In many installations, TES provides additional benefits. For example, the addition of TES to an existing cooling system highlights the benefits of increasing the difference between chilled water supply and return temperatures. This modification improves operation of the distribution portion of the cooling system, increases thermal storage capacity, and reduces energy use by the chillers.
TES applications for buildings and processes require energy to be stored from only a few hours up to a several days. Daily cycles are most frequently employed, but in some applications heating-cooling units may be available to charge TES on weekends. The storage medium can be designed and constructed to accommodate energy storage for several days.
Costs and Benefits
Utility rate structures offer lower energy prices during off-peak periods when the demand for power is less and the demand for cooling or heating is usually lower. TES reduces operating costs by taking advantage of the lower utility energy rates.
Electric utilities may offer reduced rates during off-peak periods to encourage improved use of their base load capacity, which is more efficient than their peak units. The utility’s off-peak period may not be the same as the facility’s, but they often overlap enough to justify the application. Consequently, the cooling equipment for the facility may be operated at full capacity during the lower rate, off-peak period to charge thermal storage, and partially or completely shut down during the higher rate, on-peak period.
Commercial and industrial rates commonly have peak demand and energy rate components. In many cases, end users can reduce utility cost simply by shifting the operation of cooling equipment partially or completely from the facility peak period to its off-peak period, reducing peak demand and the accompanying demand charges.
Savings in energy cost may be used to amortize any additional capital cost of thermal storage. In many instances, the initial cost of a system with TES is no greater than one without TES. Capital costs of TES are often offset in a variety of ways. For cooling systems, chiller size and cost can be reduced by the chiller’s increased operation at design capacity. Ancillary equipment can be downsized, including pumps, cooling towers, and the electrical service for these items.
The strategies employed in designing and operating a system using thermal storage affect how much capital cost can be reduced. Considering TES early in the conceptual design phase makes capital cost reduction more likely to be realized.
The first cost of additional chillers to expand the capacity of an existing cooling system makes the first cost of TES particularly attractive. Chiller size determines capital cost-the larger the unit, the higher the cost. TES also offers capital cost benefits to systems producing a variety of outputs-heating, cooling, and electrical power.
Heated TES can also offset capital costs. For example, heat recovery chillers may be used with TES to reduce boiler capacity and to produce savings in the costs of both the heating equipment and the associated fuel supply system.
Applications having relatively short periods of high thermal load coinciding with high utility rate periods are ideal candidates for TES. Examples include sports facilities, auditoriums, churches, and some industrial processes. With proper design and operation, these applications will always produce savings in operating cost, and they may well achieve savings in capital cost, too.
The utility that serves a customer with TES benefits from the storage system too. The utility can better utilize its base load electrical generation plants.

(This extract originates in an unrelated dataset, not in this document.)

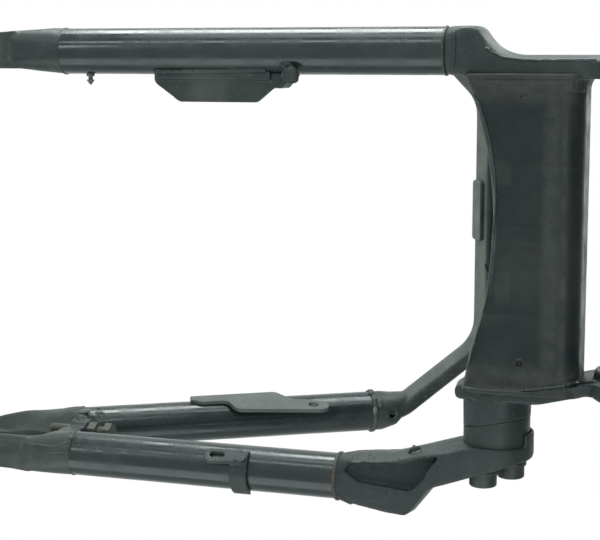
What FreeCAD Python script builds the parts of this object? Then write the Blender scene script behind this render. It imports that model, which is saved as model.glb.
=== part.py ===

As a result, load can be met with less generation and distribution capacity.
Thermal storage can be installed at a customer facility at lower cost than the cost to the utility of installing additional generating capacity. This explains why utilities have offered incentives in the form of partial payment of the capital cost of TES installations as part of demand-side management programs.
The electric utility also realizes other energy savings. As stated previously, TES for cooling increases chiller use during the cooler portions of the day and at night, when chillers operate more efficiently. Additional on-site energy savings may be achieved by using heated TES, which reduces both energy use and combustion emissions when heat recovery is employed.
As limits on emissions become more stringent, interest in TES to reduce on-site and power plant emissions will increase. Existing emissions regulations may make it desirable to reduce on-site energy use in new construction. In addition to emission reductions due to increased efficiency, smaller chillers with TES systems tend to lose less refrigerant.
TES produces a more forgiving heating and cooling system and gives the system operator more operating flexibility. Not only can utility energy be drawn at times that are more advantageous for the user, but heating or cooling loads can continue to be satisfied even if a heating or cooling unit is off-line temporarily due to equipment failure or for periodic maintenance. TES may allow a user to take advantage of spot retail utility rates that have been proposed as a means of dampening fluctuations in wholesale electrical prices. With this strategy a facility owner could also consider interruptible power for heating and cooling equipment.
TES tanks containing water can be used as auxiliary reservoirs for fire protection systems. If the reservoir is located at a high point in the distribution system, gravity feed may suffice for this application, thus offering an added level of security. On the other hand, using an existing fire protection reservoir can help reduce the capital cost of a retrofit TES system.